Physical: refers to potential and actual changes in the physical environment and business
practices that are intended to positively respond to and deal with those changes. Sustainable
technologies, waste reduction, environmental risk management, natural resources (finite
supply), advocacy groups and increasing demand (conflicts of interests).
Global: important political events, critical global markets, newly industrialized countries and
different cultural and institutional attributes.
Opportunities and threats
The industry environment is the set of factors that directly influences a firm and its competitive
actions and competitive responses: the threat of new entrants, the power of suppliers, the power of
buyers, the threat of product substitutes and the intensity of rivalry among competitors (five forces
Porter).
How companies gather and interpret information about their competitors is called competitor analysis
or competitive intelligence.
The analysis of the external environment has four parts:
Scanning: identifying early signals of environmental changes and trends.

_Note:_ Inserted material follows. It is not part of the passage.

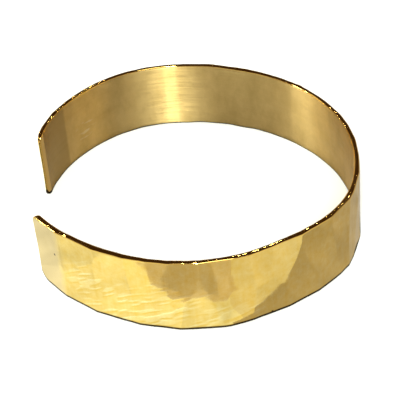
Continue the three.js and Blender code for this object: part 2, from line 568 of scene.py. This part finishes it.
# Satin brass: the inside, rubbed along the strip with fine abrasive.
# The scratches lie level, so a lamp spreads into a soft upright glow.
satin = {
    "colour": "#f0d28e",
    "roughness": 0.42,
    "roughnessSpread": (0.85, 1.2),
    "anisotropy": 0.9,
    "anisotropyTurn": 0.25,
    "scratchSpacing": 0.25,  # a grit scratch is under 0.1 mm wide, and is drawn coarser to show
    "scratchLength": 7.0,
    "scratchDepth": 0.002,
    "dullColour": "#d2b470",
    "smudgeLength": 6.0,
    "smudgeHeight": 9.0,
    "smudgeRoughness": 0.68,
    "smudgeRange": (0.4, 0.65),
    "smudgeShare": 0.7,
    "endColour": "#bda36e",
    "endPlace": 147.0,
    "endBlur": 0.4,
    "endShare": 0.7,
    "scuffColour": "#fff0c4",
    "scuffPlace": (141.6, 5.2),
    "scuffReach": 3.2,
    "scuffCore": 0.4,
    "scuffLength": 2.2,
    "scuffHeight": 0.55,
    "scuffRange": (0.56, 0.68),
    "scuffShare": 0.55,
}


def satinBrass():
    material = emptyMaterial("satinBrass")
    tree = material.node_tree
    strips = addNode(tree, "ShaderNodeAttribute", {"attribute_name": "stripMm"})
    parts = addNode(tree, "ShaderNodeSeparateXYZ", None, {"Vector": strips.outputs["Vector"]})
    level = addNode(tree, "ShaderNodeMapping", None, {
        "Vector": strips.outputs["Vector"],
        "Scale": (1 / satin["scratchLength"], 1 / satin["scratchSpacing"], 1),
    })
    scratches = addNode(tree, "ShaderNodeTexNoise", None, {
        "Vector": level.outputs["Vector"], "Scale": 1.0, "Detail": 3.0,
    })
    bump = addNode(tree, "ShaderNodeBump", None, {
        "Height": scratches.outputs["Fac"], "Strength": 1.0, "Distance": satin["scratchDepth"] * mm,
    })

    # where it was rubbed less it is duller, in soft smudges
    broad = addNode(tree, "ShaderNodeMapping", None, {
        "Vector": strips.outputs["Vector"],
        "Scale": (1 / satin["smudgeLength"], 1 / satin["smudgeHeight"], 0.0),
    })
    smudges = addNode(tree, "ShaderNodeTexNoise", None, {
        "Vector": broad.outputs["Vector"], "Scale": 1.0,
        "Detail": 7.0, "Roughness": satin["smudgeRoughness"],
    })
    dull = addNode(tree, "ShaderNodeMapRange", None, {
        "Value": smudges.outputs["Fac"],
        "From Min": satin["smudgeRange"][0], "From Max": satin["smudgeRange"][1],
        "To Min": 0.0, "To Max": satin["smudgeShare"],
    })
    colour = addNode(tree, "ShaderNodeMix", {"data_type": "RGBA"}, {
        "Factor": dull.outputs["Result"],
        "A": linearColour(satin["colour"]), "B": linearColour(satin["dullColour"]),
    })

    # the last stretch before the back tip is mixed towards a darker colour
    ending = addNode(tree, "ShaderNodeMapRange", {"interpolation_type": "SMOOTHSTEP"}, {
        "Value": parts.outputs["X"],
        "From Min": satin["endPlace"] - satin["endBlur"],
        "From Max": satin["endPlace"] + satin["endBlur"],
        "To Min": 0.0, "To Max": satin["endShare"],
    })
    darker = addNode(tree, "ShaderNodeMix", {"data_type": "RGBA"}, {
        "Factor": ending.outputs["Result"],
        "A": colour.outputs["Result"], "B": linearColour(satin["endColour"]),
    })

    # a small patch of level scuffs near it
    flat = addNode(tree, "ShaderNodeCombineXYZ", None, {
        "X": parts.outputs["X"], "Y": parts.outputs["Y"],
    })
    away = addNode(tree, "ShaderNodeVectorMath", {"operation": "DISTANCE"}, {
        0: flat.outputs["Vector"], 1: (satin["scuffPlace"][0], satin["scuffPlace"][1], 0),
    })
    near = addNode(tree, "ShaderNodeMapRange", {"interpolation_type": "SMOOTHSTEP"}, {
        "Value": away.outputs["Value"],
        "From Min": satin["scuffReach"] * satin["scuffCore"], "From Max": satin["scuffReach"],
        "To Min": 1.0, "To Max": 0.0,
    })
    scuffPlacing = addNode(tree, "ShaderNodeMapping", None, {
        "Vector": flat.outputs["Vector"],
        "Scale": (1 / satin["scuffLength"], 1 / satin["scuffHeight"], 1),
    })
    scuffs = addNode(tree, "ShaderNodeTexNoise", None, {
        "Vector": scuffPlacing.outputs["Vector"], "Scale": 1.0, "Detail": 1.0,
    })
    scuffLines = addNode(tree, "ShaderNodeMapRange", None, {
        "Value": scuffs.outputs["Fac"],
        "From Min": satin["scuffRange"][0], "From Max": satin["scuffRange"][1],
        "To Min": 0.0, "To Max": satin["scuffShare"],
    })
    scuffed = addNode(tree, "ShaderNodeMath", {"operation": "MULTIPLY"}, {
        0: scuffLines.outputs["Result"], 1: near.outputs["Result"],
    })
    inner = addNode(tree, "ShaderNodeMix", {"data_type": "RGBA"}, {
        "Factor": scuffed.outputs["Value"],
        "A": darker.outputs["Result"], "B": linearColour(satin["scuffColour"]),
    })

    around = addNode(tree, "ShaderNodeTangent", {"direction_type": "RADIAL", "axis": "Z"})
    gloss = addNode(tree, "ShaderNodeMapRange", None, {
        "Value": scratches.outputs["Fac"], "From Min": noiseRange[0], "From Max": noiseRange[1],
        "To Min": satin["roughness"] * satin["roughnessSpread"][0],
        "To Max": satin["roughness"] * satin["roughnessSpread"][1],
    })
    shader = addNode(tree, "ShaderNodeBsdfPrincipled", None, {
        "Base Color": inner.outputs["Result"], "Metallic": 1.0,
        "Roughness": gloss.outputs["Result"], "Normal": bump.outputs["Normal"],
        "Anisotropic": satin["anisotropy"], "Anisotropic Rotation": satin["anisotropyTurn"],
        "Tangent": around.outputs["Tangent"],
    })
    addNode(tree, "ShaderNodeOutputMaterial", None, {"Surface": shader.outputs["BSDF"]})
    return material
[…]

Monitoring: detecting meaning through on-going observations of environmental changes and
trends.
Forecasting: developing projections of anticipated outcomes based on monitored changes and
trends.
Assessing: determining the timing and importance of environmental changes and trends for
firms’ strategies and their management.
Scanning and monitoring are particularly important when a firm competes in an industry with a high
rate of change and technological or legal uncertainty.
An opportunity is a condition in the general environment that, if exploited effectively, helps a
company achieve strategic competitiveness. A threat is a condition in the general environment that
may hinder a company’s efforts to achieve strategic competitiveness.